With less features required to train, the expectation is that training and prediction time will be much lower — at the cost of the performance metrics. From the visualization above, the top five most important features contribute more than half of the importance of all features present in the data. This hints that an attempt can be made to reduce the feature space and simplify the information required for the model to learn.
Table 5 presents the results of training the optimized model on the same training set with only the top five important features.
Metric | All Features | Top 5 Features Only |
---|---|---|
Accuracy Score | 0.8677 | 0.8409 |
F-score | 0.7457 | 0.6937 |
Training on the reduced data yields lower scores than training on the full data. There is a 2.68% difference in accuracy but this is less significant compared to the 5.2% difference in F-score.

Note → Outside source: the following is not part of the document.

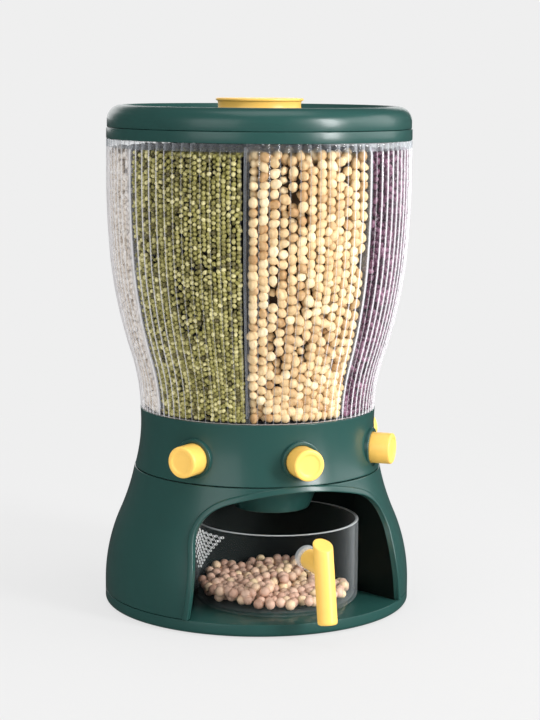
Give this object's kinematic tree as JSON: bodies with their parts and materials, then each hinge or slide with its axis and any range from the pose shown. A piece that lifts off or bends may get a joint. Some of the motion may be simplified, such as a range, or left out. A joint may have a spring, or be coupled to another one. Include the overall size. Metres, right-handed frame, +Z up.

Because F-score is biased towards the model’s precision, the model trained on the reduced data would misidentify more people as belonging to the group making more than $50,000. But, however, considering only a subset of the features were used in training, it performs remarkably. This illustrates the importance of feature selection as well as its contribution to the model’s overall predicting performance. If training time was a consideration, It would be beneficial to use the reduced data as the training set since the model’s performance on training with the reduced data is significantly better than naive prediction, and nearly as good as the optimized model.